** START OF Data shown **
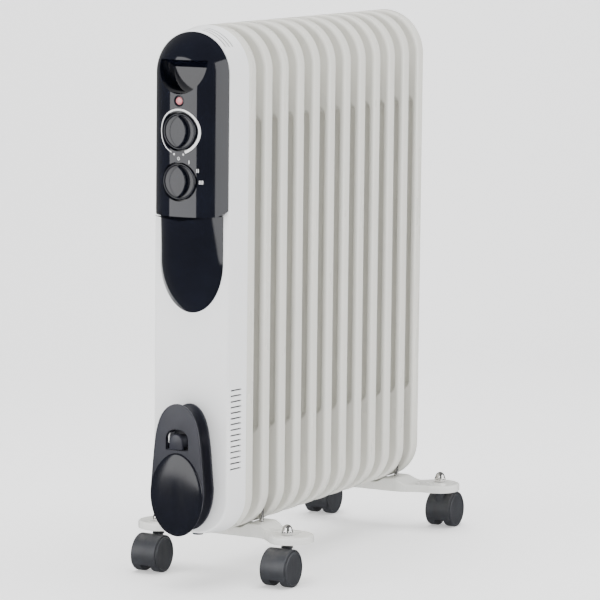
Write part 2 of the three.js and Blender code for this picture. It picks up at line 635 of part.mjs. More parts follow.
// ---------- cord winder ----------
function winderOutline(inset) {
  const half = WINDER_HALF_WIDTH - inset;
  const steps = 12;
  return ellipseOutline(half, WINDER_MIDDLE, WINDER_DOWN - inset, steps).map((point, i) => {
    if (i > steps) return point;
    const rise = Math.sin(i * Math.PI / steps);
    const width = (half - WINDER_TAPER * rise) * Math.sqrt(1 - rise ** 6);
    return new THREE.Vector2(Math.sign(point.x) * width, WINDER_MIDDLE + (WINDER_UP - inset) * rise);
  });
}

function windowOutline(inset) {
  const half = WINDOW_HALF_WIDTH - inset;
  return roundedOutline(half, WINDOW_LOW + inset, WINDOW_HIGH - inset, half * 0.8, 1, 4, 1);
}

function winderPlate() {
  const low = WINDER_MIDDLE - WINDER_DOWN + WINDER_HALF_WIDTH;
  const cupTop = WINDOW_LOW - 3;
  const cupMiddle = (cupTop + WINDER_MIDDLE - WINDER_DOWN) / 2;
  const cupHalf = cupTop - cupMiddle;
  const cup = layeredX(ellipseOutline(WINDER_HALF_WIDTH - 1.5, cupMiddle, cupHalf, 12), [
    [PLATE_FRONT - WINDER_BULGE, 15],
    [PLATE_FRONT - 0.8 * WINDER_BULGE, 7],
    [PLATE_FRONT - 0.3 * WINDER_BULGE, 1.5],
    [PLATE_FRONT + 0.5, 0],
  ], low, cupTop - WINDER_HALF_WIDTH);
  return slabX(winderOutline(0), PLATE_FRONT, PLATE_BACK).add(cup)
    .subtract(slabX(windowOutline(0), PLATE_FRONT - 9, PLATE_BACK + 1));
}

function winderSpool() {
  const front = PLATE_BACK + GAP;
  const back = SHELL_FRONT - GAP;
  return slabX(winderOutline(SPOOL_INSET), front, back)
    .add(slabX(winderOutline(3), back - SPOOL_FLANGE, back))
    .subtract(slabX(windowOutline(0.5), front - 1, front + CLIP_SEAT));
}

function winderClip() {
  const half = 8;
  const low = WINDOW_LOW + 1;
  const outline = roundedOutline(half, low, low + 17, half, 0.5, 5, 1);
  return slabX(outline, PLATE_FRONT - 3, PLATE_BACK + CLIP_SEAT);
}

add('winder_plate', winderPlate(), SATIN_BLACK);
add('winder_spool', winderSpool(), SATIN_BLACK);
add('winder_clip', winderClip(), SATIN_BLACK);

// ---------- feet ----------
// Right and left edge of the stamped foot at one distance from the middle line, outwards from the U-bolt.
function footEdges(y) {
  const swell = smoothStep((y - PADDLE_START) / PADDLE_BLEND);
  const tip = Math.max((y - PADDLE_ROUND) / (FOOT_HALF_SPAN - PADDLE_ROUND), 0);
  const half = (SADDLE_HALF_LENGTH + PADDLE_SWELL * swell) * Math.sqrt(1 - tip ** 2.6);
  return [PADDLE_OUT * swell + half, PADDLE_OUT * swell - half];
}

function footOutline(boltX, outward, inset) {
  const steps = 11;
  const outer = [];
  const inner = [];
  for (let i = 0; i <= steps; i++) {
    const y = PADDLE_START + (FOOT_HALF_SPAN - PADDLE_START) * Math.sin(i / steps * Math.PI / 2);
    const [far, near] = footEdges(y);
    outer.push([far, y]);
    if (i < steps) inner.push([near, y]);
  }
  const half = [...outer, ...inner.reverse()];
  const ring = [...half, ...half.map(([u, y]) => [u, -y]).reverse()];
  const moved = ring.map(([u, y], i) => {
    const [u0, y0] = ring[(i + ring.length - 1) % ring.length];
    const [u1, y1] = ring[(i + 1) % ring.length];
    const length = Math.hypot(u1 - u0, y1 - y0);
    return new THREE.Vector2(u - (y1 - y0) / length * inset, y + (u1 - u0) / length * inset);
  });
  const points = moved.map((point) => new THREE.Vector2(boltX + outward * point.x, point.y));
  return THREE.ShapeUtils.isClockWise(points) ? points.reverse() : points;
}

// The saddle across the fins: low in the middle, its ends raised beside the fins' rounded undersides.
function saddle(boltX, inset, under) {
  const length = SADDLE_HALF_LENGTH - inset;
  const end = SADDLE_HALF_WIDTH - inset;
  const right = [[0, 0], [CRADLE_FLAT, 0]];
  for (const share of [0.3, 0.5, 0.7, 1]) right.push([CRADLE_FLAT + share * CRADLE_SLOPE, smoothStep(share)]);
  const top = right.map(([y, rise]) => [y, CRADLE_TOP + (SADDLE_TOP - CRADLE_TOP) * rise - inset]);
  top.push([end, SADDLE_TOP - inset]);
  const half = [...top.slice(1), [end, under]];
  const ring = [...half.map(([y, z]) => [-y, z]), ...half.reverse()];
  return slabX(ring.map(([y, z]) => new THREE.Vector2(y, z)).reverse(), boltX - length, boltX + length);
}

function foot(boltX, outward) {
  const sheet = FOOT_SHEET;
  const outer = slabZ(footOutline(boltX, outward, 0), FOOT_UNDER, PADDLE_TOP).add(saddle(boltX, 0, FOOT_UNDER));
  const inner = slabZ(footOutline(boltX, outward, sheet), FOOT_UNDER - 1, PADDLE_TOP - sheet)
    .add(saddle(boltX, sheet, FOOT_UNDER - 1));
  let body = outer.subtract(inner);
  for (const side of [-1, 1]) {
    body = body.subtract(rodZ(BOLT_ROD + GAP, 0, SADDLE_TOP + 1, boltX, side * BOLT_HALF_SPAN, 12));
    const stemX = boltX + outward * CASTER_OUT;
    body = body.subtract(rodZ(STUD_RADIUS + GAP, 0, SADDLE_TOP + 1, stemX, side * CASTER_SIDE, 12));
  }
  return body;
}

add('front_foot', foot(FRONT_BOLT, -1), SHELL_WHITE);
add('rear_foot', foot(REAR_BOLT, 1), SHELL_WHITE);

// A U-bolt hooks over the lower collar and its two tails come down through the foot.
function uBolt(boltX) {
  const hook = COLLAR_RADIUS + GAP + BOLT_ROD;
  const tail = SADDLE_TOP - FOOT_SHEET - BOLT_TAIL;
  const bend = LOW_DUCT - hook * 0.8;
  const points = [[BOLT_HALF_SPAN, tail], [BOLT_HALF_SPAN, (tail + bend) / 2], [BOLT_HALF_SPAN, bend]];
  for (let angle = 20; angle <= 160; angle += 20) {
    const turn = THREE.MathUtils.degToRad(angle);
    points.push([(hook + 0.6) * Math.cos(turn), LOW_DUCT + (hook + 0.6) * Math.sin(turn)]);
  }
  points.push([-BOLT_HALF_SPAN, bend], [-BOLT_HALF_SPAN, (tail + bend) / 2], [-BOLT_HALF_SPAN, tail]);
  const knots = points.map(([y, z]) => new THREE.Vector3(boltX, y, z));
  const curve = new THREE.CatmullRomCurve3(knots, false, 'centripetal');
  const ring = [];
  for (let i = 0; i < 8; i++) {
    const angle = i * Math.PI / 4;
    ring.push(new THREE.Vector2(BOLT_ROD * Math.cos(angle), BOLT_ROD * Math.sin(angle)));
  }
  const options = { steps: 24, extrudePath: curve, bevelEnabled: false };
  return solid(new THREE.ExtrudeGeometry(new THREE.Shape(ring), options));
}

add('front_u_bolt', uBolt(FRONT_BOLT), CHROME);
add('rear_u_bolt', uBolt(REAR_BOLT), CHROME);

function boltNut(boltX, side) {
  const top = SADDLE_TOP - FOOT_SHEET - GAP;
  return rodZ(5.2, top - 5, top, boltX, side * BOLT_HALF_SPAN, 6)
    .subtract(rodZ(BOLT_ROD + GAP, top - 8, top + 2, boltX, side * BOLT_HALF_SPAN, 12));
}

for (const [place, boltX] of [['front', FRONT_BOLT], ['rear', REAR_BOLT]]) {
  for (const [hand, side] of [['right', -1], ['left', 1]]) {
    add(`${place}_${hand}_u_bolt_nut`, boltNut(boltX, side), STEEL);
  }
}

// ---------- casters ----------
const HUB_Z = WHEEL_RADIUS;
const HOOD_OUTER = WHEEL_RADIUS + WHEEL_ROOM + HOOD_WALL;
const SOCKET_TOP = HUB_Z + HOOD_OUTER + 0.3;
const SOCKET_RADIUS = 7.5;

function casterHood(stemX, stemY, trail) {
  const axleX = stemX + trail;
  const half = HOOD_HALF_WIDTH;
  const cover = rodY(HOOD_OUTER, -half, half, axleX, HUB_Z, 20)
    .subtract(rodY(WHEEL_RADIUS + WHEEL_ROOM, -half - 1, half + 1, axleX, HUB_Z, 20))
    .subtract(box(axleX - PAST, axleX + PAST, -PAST, PAST, -PAST, HUB_Z * HOOD_SKIRT));
  const web = rodY(WHEEL_RADIUS + 1, -WEB_HALF, WEB_HALF, axleX, HUB_Z, 20)
    .subtract(box(axleX - PAST, axleX + PAST, -PAST, PAST, -PAST, HUB_Z * WEB_SKIRT));
  const reach = WEB_HALF + GAP + WHEEL_WIDTH - 1.6;
  const socket = rodZ(SOCKET_RADIUS, HUB_Z + 6, SOCKET_TOP, stemX, 0, 16);
  const wheelRoom = rodY(WHEEL_RADIUS + WHEEL_ROOM, WEB_HALF, 30, axleX, HUB_Z, 20)
    .add(rodY(WHEEL_RADIUS + WHEEL_ROOM, -30, -WEB_HALF, axleX, HUB_Z, 20));
  return cover.add(web).add(socket.subtract(wheelRoom)).add(rodY(AXLE_RADIUS, -reach, reach, axleX, HUB_Z, 12))
    .subtract(rodZ(STEM_RADIUS + RUN, HUB_Z + AXLE_RADIUS + 4.5, SOCKET_TOP + 5, stemX, 0, 16))
    .translate([0, stemY, 0]);
}

function casterWheel(axleX, stemY, side) {
  const near = WEB_HALF + GAP;
  const far = near + WHEEL_WIDTH;
  const blank = new THREE.LatheGeometry([
    [0, near], [WHEEL_RADIUS, near], [WHEEL_RADIUS, far - 1.5], [WHEEL_RADIUS - 1.5, far], [0, far],
  ].map(([radius, y]) => new THREE.Vector2(radius, y)), 20);
  const turned = side > 0 ? blank : blank.rotateX(Math.PI);
  const inner = Math.min(side * (near - 1), side * (far - 1.4));
  const outer = Math.max(side * (near - 1), side * (far - 1.4));
  return solid(turned.translate(axleX, 0, HUB_Z))
    .subtract(rodY(AXLE_RADIUS + RUN, inner, outer, axleX, HUB_Z, 12))
    .translate([0, stemY, 0]);
}

function casterStem(stemX, stemY) {
  const plateUnder = PADDLE_TOP - FOOT_SHEET;
  return turnedZ([
    [0, HUB_Z + AXLE_RADIUS + 5], [STEM_RADIUS, HUB_Z + AXLE_RADIUS + 5], [STEM_RADIUS, SOCKET_TOP + GAP],
    [COLLAR_NUT, SOCKET_TOP + GAP], [COLLAR_NUT, plateUnder - GAP], [STUD_RADIUS, plateUnder - GAP],
    [STUD_RADIUS, PADDLE_TOP + STUD_RISE], [0, PADDLE_TOP + STUD_RISE],
  ], stemX, stemY, 12);
}

function capNut(stemX, stemY) {
  const base = PADDLE_TOP + GAP;
  const domeBase = base + CAP_HEX_HIGH - 1;
  const dome = [[0, domeBase], [CAP_DOME, domeBase]];
  for (let i = 1; i <= 4; i++) {
    const angle = i * Math.PI / 8;
    dome.push([CAP_DOME * Math.cos(angle), domeBase + (CAP_HIGH - CAP_HEX_HIGH + 1) * Math.sin(angle)]);
  }
  dome[dome.length - 1][0] = 0;
  return rodZ(CAP_HEX, base, base + CAP_HEX_HIGH, stemX, stemY, 6)
    .add(turnedZ(dome, stemX, stemY, 12))
    .subtract(rodZ(STUD_RADIUS + 2 * GAP, base - 1, PADDLE_TOP + STUD_RISE + GAP, stemX, stemY, 8));
}

for (const [place, boltX, outward] of [['front', FRONT_BOLT, -1], ['rear', REAR_BOLT, 1]]) {
  for (const [hand, side] of [['right', -1], ['left', 1]]) {
    const stemX = boltX + outward * CASTER_OUT;
    const stemY = side * CASTER_SIDE;
    const trail = outward * TRAIL;
    const corner = `${place}_${hand}`;
    add(`${corner}_caster_stem`, casterStem(stemX, stemY), SATIN_BLACK);
    add(`${corner}_cap_nut`, capNut(stemX, stemY), CHROME);
    add(`${corner}_caster_hood`, casterHood(stemX, stemY, trail), CASTER_GREY);
    add(`${corner}_wheel_inner`, casterWheel(stemX + trail, stemY, -side), CASTER_GREY);
    add(`${corner}_wheel_outer`, casterWheel(stemX + trail, stemY, side), CASTER_GREY);
  }
}

// ---------- assembly, centred over the middle of its length ----------
const heater = new THREE.Group();
heater.add(...parts);
const bounds = new THREE.Box3().setFromObject(heater);
heater.position.x = -(bounds.min.x + bounds.max.x) / 2;

export default heater;
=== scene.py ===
"""Builds the finished oil filled radiator heater over its CAD frame.

The file is laid out as an add-on: sizes and colours are properties, every piece or group of like
pieces is an operator, and main() runs them in order. Lengths are metres, +Z is up, the fin row
runs along X with the control end at -X.
"""
import math

import bmesh
import bpy
from bpy.props import FloatProperty, FloatVectorProperty, IntProperty, PointerProperty
from mathutils import Matrix, Vector


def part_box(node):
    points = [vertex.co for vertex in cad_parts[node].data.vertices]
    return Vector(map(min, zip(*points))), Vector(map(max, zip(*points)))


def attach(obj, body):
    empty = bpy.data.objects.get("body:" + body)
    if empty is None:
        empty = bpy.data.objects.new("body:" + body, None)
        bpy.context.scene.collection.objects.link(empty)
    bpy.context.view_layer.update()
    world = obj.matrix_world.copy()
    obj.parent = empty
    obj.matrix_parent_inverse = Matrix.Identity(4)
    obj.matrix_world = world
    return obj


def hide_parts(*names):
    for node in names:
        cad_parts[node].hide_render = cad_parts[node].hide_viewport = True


bl_info = {
    "name": "Oil Filled Radiator Heater",
    "version": (1, 0, 0),
    "blender": (4, 5, 0),
    "location": "View3D > Sidebar > Heater",
    "description": "Builds the fins, housing, controls, cord winder, feet and casters of a heater",
    "category": "Object",
}

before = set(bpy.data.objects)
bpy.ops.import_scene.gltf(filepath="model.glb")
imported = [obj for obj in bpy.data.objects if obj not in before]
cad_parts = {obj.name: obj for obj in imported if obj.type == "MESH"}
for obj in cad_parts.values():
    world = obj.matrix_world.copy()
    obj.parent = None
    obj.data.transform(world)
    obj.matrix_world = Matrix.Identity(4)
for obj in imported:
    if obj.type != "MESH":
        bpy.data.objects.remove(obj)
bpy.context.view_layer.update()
FINS = sorted(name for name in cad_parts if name.startswith("fin_"))
CORNERS = ("front_right", "front_left", "rear_right", "rear_left")
ROOT = "heater"
MM = 0.001


# ---------------------------------------------------------------- properties
def length(name, description, millimetres):
    """A distance property whose default is given in millimetres."""
    return FloatProperty(name=name, description=description, default=millimetres * MM,
                         unit="LENGTH", subtype="DISTANCE", precision=4)


def colour(name, description, red, green, blue):
    """A colour property."""
    return FloatVectorProperty(name=name, description=description, size=3, subtype="COLOR",
                               min=0.0, max=1.0, default=(red, green, blue))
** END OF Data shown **
What to do -> Return nothing but the lines from the start of the listing above through the line containing "add('winder_clip', winderClip(), SATIN_BLACK);", exactly as given.

Correct response ->
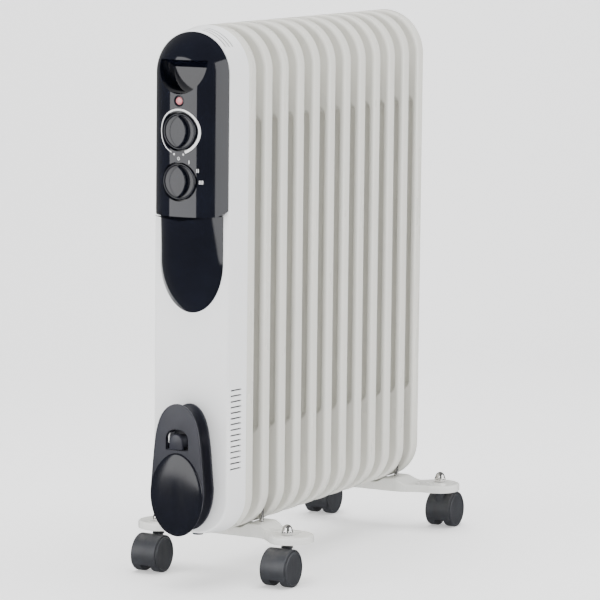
Write part 2 of the three.js and Blender code for this picture. It picks up at line 635 of part.mjs. More parts follow.
// ---------- cord winder ----------
function winderOutline(inset) {
  const half = WINDER_HALF_WIDTH - inset;
  const steps = 12;
  return ellipseOutline(half, WINDER_MIDDLE, WINDER_DOWN - inset, steps).map((point, i) => {
    if (i > steps) return point;
    const rise = Math.sin(i * Math.PI / steps);
    const width = (half - WINDER_TAPER * rise) * Math.sqrt(1 - rise ** 6);
    return new THREE.Vector2(Math.sign(point.x) * width, WINDER_MIDDLE + (WINDER_UP - inset) * rise);
  });
}

function windowOutline(inset) {
  const half = WINDOW_HALF_WIDTH - inset;
  return roundedOutline(half, WINDOW_LOW + inset, WINDOW_HIGH - inset, half * 0.8, 1, 4, 1);
}

function winderPlate() {
  const low = WINDER_MIDDLE - WINDER_DOWN + WINDER_HALF_WIDTH;
  const cupTop = WINDOW_LOW - 3;
  const cupMiddle = (cupTop + WINDER_MIDDLE - WINDER_DOWN) / 2;
  const cupHalf = cupTop - cupMiddle;
  const cup = layeredX(ellipseOutline(WINDER_HALF_WIDTH - 1.5, cupMiddle, cupHalf, 12), [
    [PLATE_FRONT - WINDER_BULGE, 15],
    [PLATE_FRONT - 0.8 * WINDER_BULGE, 7],
    [PLATE_FRONT - 0.3 * WINDER_BULGE, 1.5],
    [PLATE_FRONT + 0.5, 0],
  ], low, cupTop - WINDER_HALF_WIDTH);
  return slabX(winderOutline(0), PLATE_FRONT, PLATE_BACK).add(cup)
    .subtract(slabX(windowOutline(0), PLATE_FRONT - 9, PLATE_BACK + 1));
}

function winderSpool() {
  const front = PLATE_BACK + GAP;
  const back = SHELL_FRONT - GAP;
  return slabX(winderOutline(SPOOL_INSET), front, back)
    .add(slabX(winderOutline(3), back - SPOOL_FLANGE, back))
    .subtract(slabX(windowOutline(0.5), front - 1, front + CLIP_SEAT));
}

function winderClip() {
  const half = 8;
  const low = WINDOW_LOW + 1;
  const outline = roundedOutline(half, low, low + 17, half, 0.5, 5, 1);
  return slabX(outline, PLATE_FRONT - 3, PLATE_BACK + CLIP_SEAT);
}

add('winder_plate', winderPlate(), SATIN_BLACK);
add('winder_spool', winderSpool(), SATIN_BLACK);
add('winder_clip', winderClip(), SATIN_BLACK);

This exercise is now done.